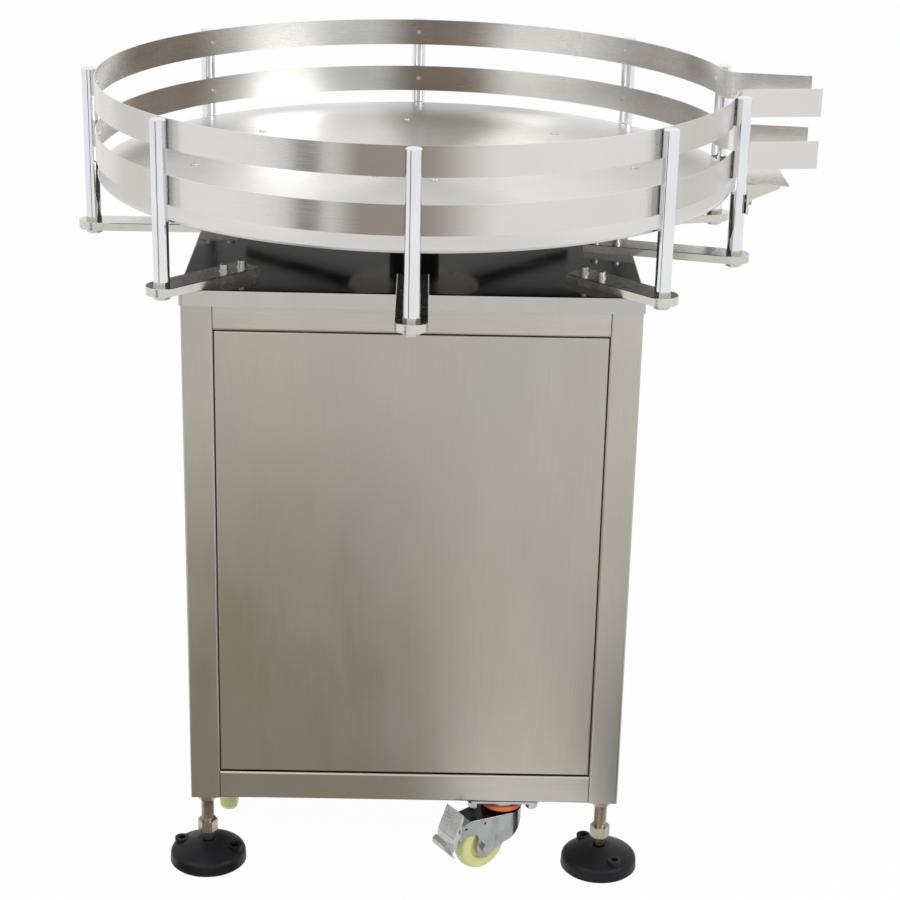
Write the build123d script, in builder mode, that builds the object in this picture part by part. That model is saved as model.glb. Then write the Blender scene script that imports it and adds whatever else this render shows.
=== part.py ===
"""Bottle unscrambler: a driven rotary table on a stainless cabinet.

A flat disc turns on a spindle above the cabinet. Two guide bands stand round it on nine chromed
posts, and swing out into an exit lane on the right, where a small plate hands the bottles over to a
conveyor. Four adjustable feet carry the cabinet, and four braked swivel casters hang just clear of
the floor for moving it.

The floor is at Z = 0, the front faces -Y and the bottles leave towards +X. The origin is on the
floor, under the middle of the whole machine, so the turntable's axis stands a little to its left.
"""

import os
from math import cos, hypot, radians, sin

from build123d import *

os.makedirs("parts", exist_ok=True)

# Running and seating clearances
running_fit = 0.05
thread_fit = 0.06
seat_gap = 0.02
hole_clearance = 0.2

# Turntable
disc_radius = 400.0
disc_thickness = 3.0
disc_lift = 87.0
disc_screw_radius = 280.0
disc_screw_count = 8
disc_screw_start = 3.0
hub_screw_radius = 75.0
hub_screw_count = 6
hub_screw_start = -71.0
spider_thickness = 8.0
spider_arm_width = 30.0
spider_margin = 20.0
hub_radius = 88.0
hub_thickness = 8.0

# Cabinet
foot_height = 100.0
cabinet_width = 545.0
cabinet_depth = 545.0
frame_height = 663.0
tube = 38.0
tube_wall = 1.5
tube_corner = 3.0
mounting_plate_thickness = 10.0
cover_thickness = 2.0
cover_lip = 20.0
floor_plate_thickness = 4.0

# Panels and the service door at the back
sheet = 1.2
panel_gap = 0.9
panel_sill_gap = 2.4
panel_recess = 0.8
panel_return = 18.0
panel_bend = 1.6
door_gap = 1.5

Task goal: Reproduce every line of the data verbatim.

Output:
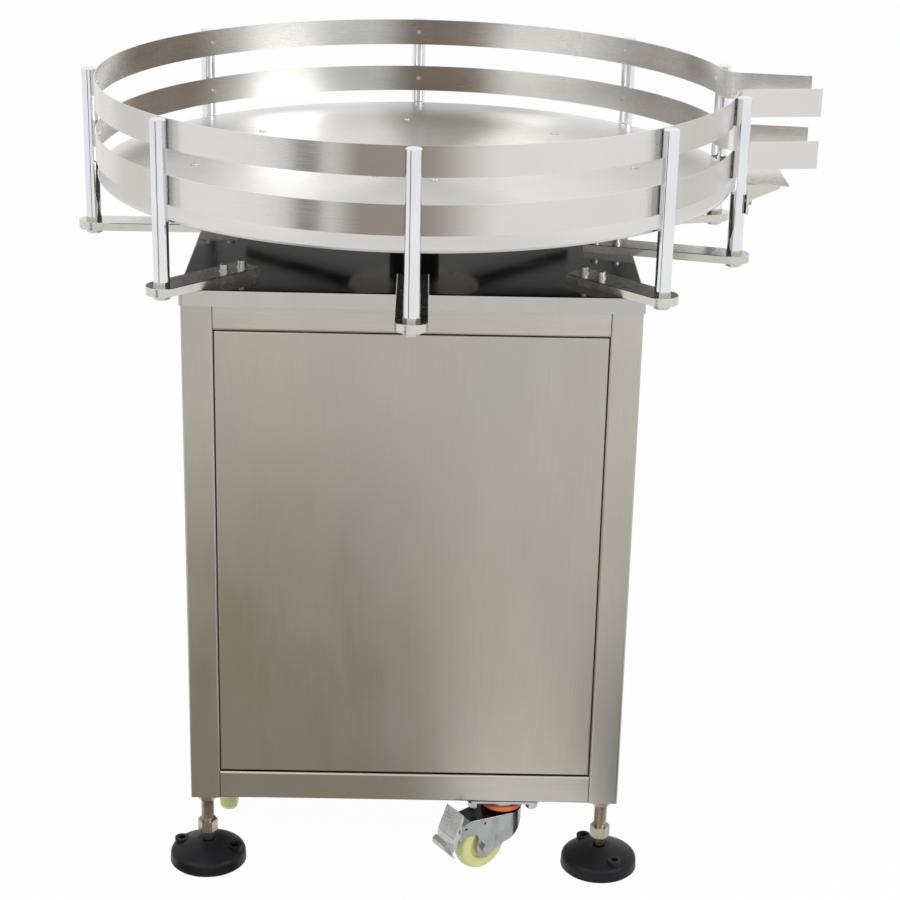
Write the build123d script, in builder mode, that builds the object in this picture part by part. That model is saved as model.glb. Then write the Blender scene script that imports it and adds whatever else this render shows.
=== part.py ===
"""Bottle unscrambler: a driven rotary table on a stainless cabinet.

A flat disc turns on a spindle above the cabinet. Two guide bands stand round it on nine chromed
posts, and swing out into an exit lane on the right, where a small plate hands the bottles over to a
conveyor. Four adjustable feet carry the cabinet, and four braked swivel casters hang just clear of
the floor for moving it.

The floor is at Z = 0, the front faces -Y and the bottles leave towards +X. The origin is on the
floor, under the middle of the whole machine, so the turntable's axis stands a little to its left.
"""

import os
from math import cos, hypot, radians, sin

from build123d import *

os.makedirs("parts", exist_ok=True)

# Running and seating clearances
running_fit = 0.05
thread_fit = 0.06
seat_gap = 0.02
hole_clearance = 0.2

# Turntable
disc_radius = 400.0
disc_thickness = 3.0
disc_lift = 87.0
disc_screw_radius = 280.0
disc_screw_count = 8
disc_screw_start = 3.0
hub_screw_radius = 75.0
hub_screw_count = 6
hub_screw_start = -71.0
spider_thickness = 8.0
spider_arm_width = 30.0
spider_margin = 20.0
hub_radius = 88.0
hub_thickness = 8.0

# Cabinet
foot_height = 100.0
cabinet_width = 545.0
cabinet_depth = 545.0
frame_height = 663.0
tube = 38.0
tube_wall = 1.5
tube_corner = 3.0
mounting_plate_thickness = 10.0
cover_thickness = 2.0
cover_lip = 20.0
floor_plate_thickness = 4.0

# Panels and the service door at the back
sheet = 1.2
panel_gap = 0.9
panel_sill_gap = 2.4
panel_recess = 0.8
panel_return = 18.0
panel_bend = 1.6
door_gap = 1.5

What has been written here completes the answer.